BRAZIL dan Ekuador menjadi negara yang diyakini menjadi tempat studi banding yang tepat bagi anggota DPR terkait penyusunan RUU Tindak Kekerasan Terhadap Perempuan (TPKS) yang rencananya akhir tahun akan disahkan.
Wakil Ketua DPR Lodewijk F Paulus hari ini mengatakan dua negara ini menjadi tujuan utama terkait dengan rencana aplikasi dan implementasi RUU TPKS. Brazil misalnya adalah negara yang dianggap memiliki masalah kekerasan seksual yang bahkan sudah menjadi kebudayaan.
“Sudah menjadi budaya negara tersebut, tetapi pada dasarnya bangsa Brazil tidak menginginkan itu terjadi, sehingga dibentuklah suatu kementerian di bawah seorang perempuan dan di situ ada bagian yang mengatur tentang kekerasan seksual. Ada suatu kondisi budaya ada suatu kondisi yang masyarakat tidak ingin itu terjadi sehingga dibentuklah suatu lembaga yang khusus mengatur itu, tentunya didukung dengan UU yang ada,” ungkapnya, Senin (4/10).
Badan Legislasi yang telah konsen dan lama membahas RUU TPKS ingin melaksanakan suatu studi untuk mengetahui seluk beluk pemerintah Brazil menerapkan UU perlindungan perempuan. Hal tersebut dinilai penting karena perang terhadap kekerasan seksual dan perlindungan kepada korban harus menjadi langkah bersama.
“Kalau kita komparasi antara kita ini sebagai bangsa, kalau di sana dianggap sebagai kultur kalau kita tidak, tetapi ada sesuatu yang tentunya kita perlu petik dari bagaimana mengimplementasikan dari aspek struktur atau kelembagaan dan perundang-undangan, itu yang pertama untuk Brazil”
Sedangkan Ekuador sambungnya juga salah satu negara yang setelah dikaji merupakan negara yang mampu dan sudah menjalankan regulasi anti kekerasan kepada perempuan. Kedua negara tersebut telah melaksanakan kerja sama dengan aparat kepolisian terkait perlindungan terhadap perempuan dari kekerasan seksual.
“Di sana memang tidak diatur secara spesifik tentang kekerasan seksual tetapi diatur dalam konteks domestik, tapi kita juga melihat ada suatu perbedaan antara Brazil dengan Ekuador. Jadi law enforcement itu akan sangat terlihat dengan adanya kepolisian, itu yang ingin kita melihat,” cetusnya.
Sementara itu dia berdalih tidak bisa menggunakan sarana teknologi untuk bisa mengetahui regulasi di kedua negara tersebut karena ingin langsung mendatangi langsung dan menerima masukan dari atase Indonesia di sana.
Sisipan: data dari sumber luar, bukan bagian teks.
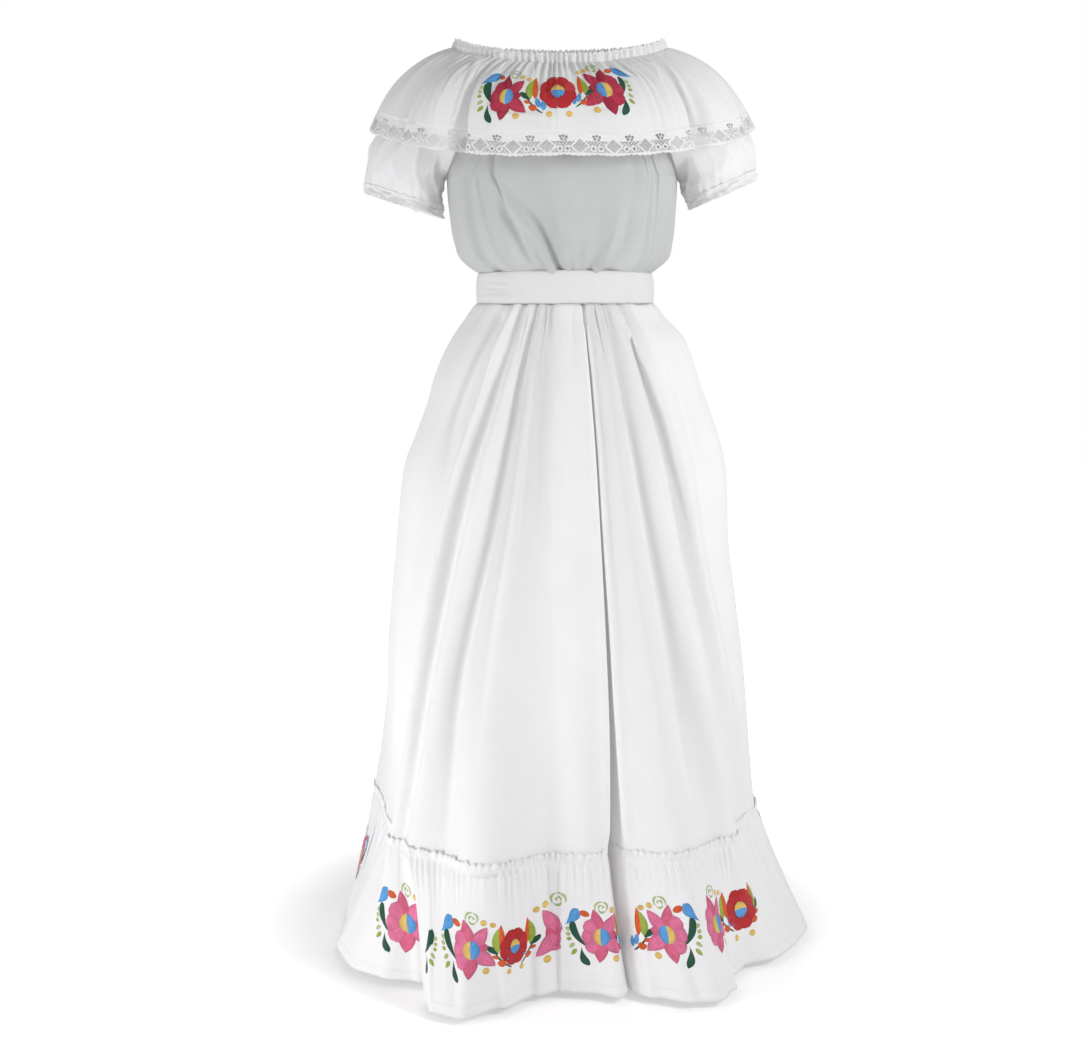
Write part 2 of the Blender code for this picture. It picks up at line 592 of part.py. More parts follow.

“Masukan-masukan itu yang kami harapkan didapat langsung di lapangan, tidak disiapkan, namanya pertemuan secara online tentunya ada keterbatasan,” cetusnya.
Sementara itu menurut Anggota Dewan Pembina Perludem Titi Anggraini, di tengah situasi pandemi dan juga perkembangan teknologi yang kian maju, studi banding ke Ekuador dan Brazil bukanlah prioritas dan tidak memiliki urgensi yang mendesak.
“Sikap prihatin dan bertindak strategis mestinya bisa ditunjukkan para legislator kita. Sangat banyak data, fakta, dan masukan yang bisa digali dan dikembangkan dari pakar-pakar dan pemangku kepentingan di dalam negeri. Kita pun bisa mengoptimalkan teknologi informasi serta riset komparasi secara daring kalau ingin tahu praktik dari luar negeri,” tegasnya.
Sensitifitas anggota dewan sangat diperlukan dalam situasi krisis pandemi yang masih berlangsung hingga kini. Selain itu juga perlu menjaga perasaan para korban yang sangat menantikan RUU TPKS ini bisa diselesaikan cepat sehingga dapat memberi rasa keadilan maksimal bagi mereka.
“Kunjungan ke luar negeri bukan sesuatu yang mendesak dan bisa dicari model lain yang lebih efektif. Misalnya melalui telekonferensi melalui fasilitasi perwakilan diplomatik kita yang ada di Ekuador dan Brazil. Hal itu lebih hemat, efektif, dan tidak mengurangi esensi tujuan yang hendak dicapai,” tukasnya.